In this step, we want to evaluate the discovered facts and filter them based on their rankings.

chmod +x run_eval.sh
./run_eval.sh

The script calls eval.py which evaluates each triple in name_of_strategy.del, and filtering out those ranking below 500. This is done for all strategies in all datasets using LibKGE embedding models (pytorch checkpoints stored in /models). The list of discovered facts and their respective ranks are stored in /discovered_facts.

There are three important modules that of our workflow that is easily customizable: The dataset, strategy, and embedding model. Search the repository for Customizable comments to locate parts of the code to customize.

X = np.loadtxt(f'{path_to_data}/train.del', dtype=str)
valid = np.loadtxt(f'{path_to_data}/valid.del', dtype=str)
test = np.loadtxt(f'{path_to_data}/test.del', dtype=str)

# Complete dataset to extract triples and relations from
filter_triples = np.vstack((X, valid, test)) 

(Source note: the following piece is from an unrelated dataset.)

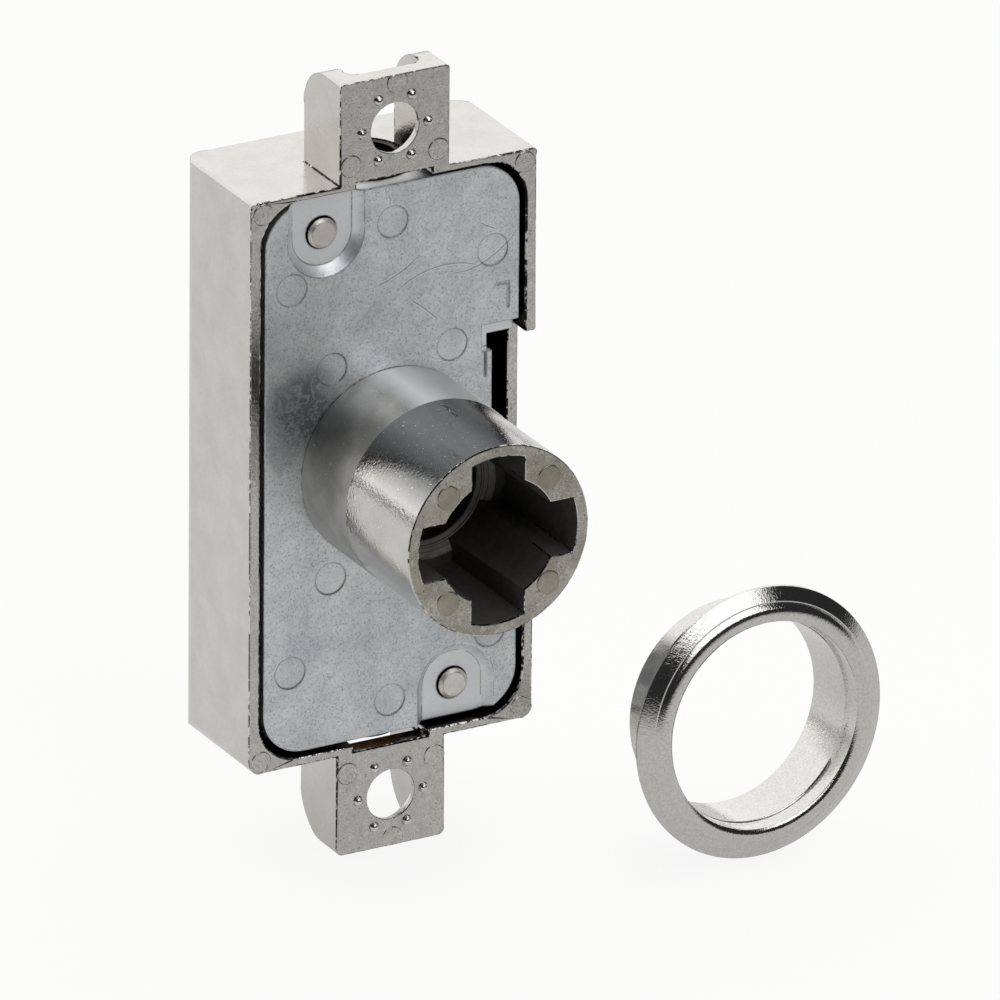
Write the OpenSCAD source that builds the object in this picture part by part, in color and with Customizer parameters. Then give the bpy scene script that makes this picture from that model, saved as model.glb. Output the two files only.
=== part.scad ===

Our fact discovery framework (discovery.py) extracts entities and relations from .del files, the standard format used by LibKGE that stores the triples in their index format. This format of storage serves to accelerate the triple scoring within the LibKGE framework. If this is irrelevant, you can also use the more common .txt datasets to extract triples and relations from.

...

elif strategy == 'entity_frequency':

    # Get entity counts and sort them in ascending order
    if consolidate_sides:
        e_s_counts = np.array(np.unique(X[:, [0, 2]], return_counts=True)).T
        e_o_counts = e_s_counts
    else:
        e_s_counts = np.array(np.unique(X[:, 0], return_counts=True)).T
        e_o_counts = np.array(np.unique(X[:, 2], return_counts=True)).T

    e_s_weights = e_s_counts[:, 1].astype(np.float64) / np.sum(e_s_counts[:, 1].astype(np.float64))
    e_o_weights = e_o_counts[:, 1].astype(np.float64) / np.sum(e_o_counts[:, 1].astype(np.float64))


## --------------------------------------------------------------------------------
## Add a new if clause for a new strategy.
## --------------------------------------------------------------------------------

...

A new sampling strategy can be simply added to our array of if-clauses in utils.py to allocate weights to nodes of the graph.

## --------------------------------------------------------------------------------
for triple in X:
    # Calculate score of triple
    s = torch.LongTensor([triple[0]])
    p = torch.LongTensor([triple[1]]) 
    o = torch.LongTensor([triple[2]])

    triple_score_s = kge_model.score_spo(s, p, o, direction="s")
    triple_score_o = kge_model.score_spo(s, p, o, direction="o")
    triple_score = max(triple_score_s, triple_score_o)
    triple_score = triple_score.tolist()[0]

    ...

    # Calculate rank
    head_rank = head_corruption_scores_list.index(triple_score) + 1
    tail_rank = tail_corruption_scores_list.index(triple_score) + 1
    rank = np.mean([head_rank, tail_rank])
    ranks.append(rank)
## --------------------------------------------------------------------------------

Our framework implements evaluation (eval.py) in a for-loop and appraising each triple individually using a model saved as a pytorch checkpoint. This can be easily replaced by other 'more neat' evaluation function calls, e.g., that of Ampligraph, whose implementation only requires a single function call, and returns a list of fact candidates and their ranks.